I thought I would start this since we havent been having too much luck with the others. Ill also put my predicition on it. The Bulls will play inspired ball on this night but will lose to a clearly superior team

Mavs 104
Bulls 99

High scorer for the Bulls, EDDY CURRY, bounces back strong with 22 pts

Jamison will lead all scorers with 24


----------



## GB (Jun 11, 2002)

http://basketballboards.net/forum/showthread.php?s=&threadid=73639&forumid=27


----------



## rlucas4257 (Jun 1, 2002)

didnt see it, my bad


----------



## rlucas4257 (Jun 1, 2002)

Mavs 102
Bulls 99

Curry leads the Bulls with 21
Jamison leads all scorers with 24


----------



## bullet (Jul 1, 2003)

Mavs 104
Bulls 82

EC 18


----------



## Weasel (Oct 18, 2003)

Mavs 112
Bulls 94


----------



## AL9045 (Nov 27, 2003)

Dallas 100.
Bulls 85.


----------



## Zach (May 11, 2003)

Dallas 100+
Chicago not 100+


----------



## andras (Mar 19, 2003)

dallas 97
chicago 82

calbert cheaney 12 5 5... ah ****, that GS trade was made up, right?


----------



## rlucas4257 (Jun 1, 2002)

> Originally posted by <b>AL9045</b>!
> Dallas 100.
> Bulls 85.


You have to pick the Bulls. We need a tie breaker!


----------



## truebluefan (May 27, 2002)

Dallas 107, Chicago 91.


----------



## Jamel Irief (May 19, 2002)

Mavericks- 113
Bulls- 110


----------



## TomBoerwinkle#1 (Jul 31, 2002)

115










86


----------



## SoCar Bullsfan (Dec 24, 2003)

Bulls 125
Dallas 105


I have not gone against the bulls yet


----------



## Infamous 210 (Jan 16, 2004)

Mavs - 115

Bulls - 92

Crawford 23 pts

one step closer to Okafor for the Bulls.


----------



## ace20004u (Jun 19, 2002)

Dallas 120
Bulls 80


----------



## PC Load Letter (Jun 29, 2002)

This prediction will make/break me in the Ribs contest...

Going for the upset!

Bulls - 103
Mavs - 98

Eddy scores 27.


----------



## Wynn (Jun 3, 2002)

The Mav -- 247.5
The Bull -- 120


----------



## RetroDreams (Jun 9, 2002)

If there were ever a team that Eddy could drop 40 on, the Dallas Mavericks are it. And if there is every a horrible perimeter defensive squad that the Mavs could drop 140 on, it's the Chicago Bulls. 

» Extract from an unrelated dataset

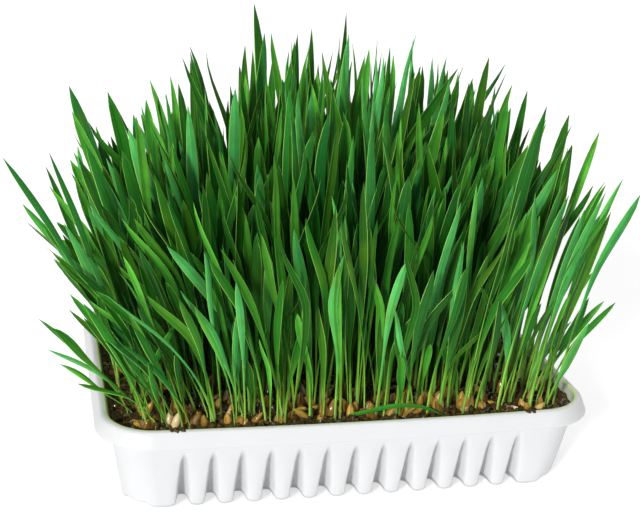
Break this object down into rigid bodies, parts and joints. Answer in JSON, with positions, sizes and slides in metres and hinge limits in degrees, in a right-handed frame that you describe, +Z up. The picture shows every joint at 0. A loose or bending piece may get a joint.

If anyone watched the Mavericks/Lakers game last night, Medvedenko absolutely dominated the inside post of the Mavericks. The Lakers were down like 15 at the half and started the 3rd quarter by attacking the basket. Within 5 minutes, the Lakers not only caught the Mavs, but took a lead. Right after they got the lead, they went back to shooting jumpers and you just don't outshoot the Dallas Mavericks. 

Here is where you can tell if Scott Skiles is a true blue NBA coach or not. If Scott Skiles does not use Eddy, AD, JYD and even our guards to attack the basket, he is ignorant. 

That said, I don't have faith in Mr. Skiles.

Mavericks 140, Bulls 40.


----------



## superdave (Jul 16, 2002)

Cubans 108
Reinsdorfs 98


----------



## airety (Oct 29, 2002)

116








100

If RLucas and anyone else tied for first right now would please change their predictions to the Bulls, I'd appreciate it.


----------



## PC Load Letter (Jun 29, 2002)

> Originally posted by <b>airety</b>!
> If RLucas and anyone else tied for first right now would please change their predictions to the Bulls, I'd appreciate it.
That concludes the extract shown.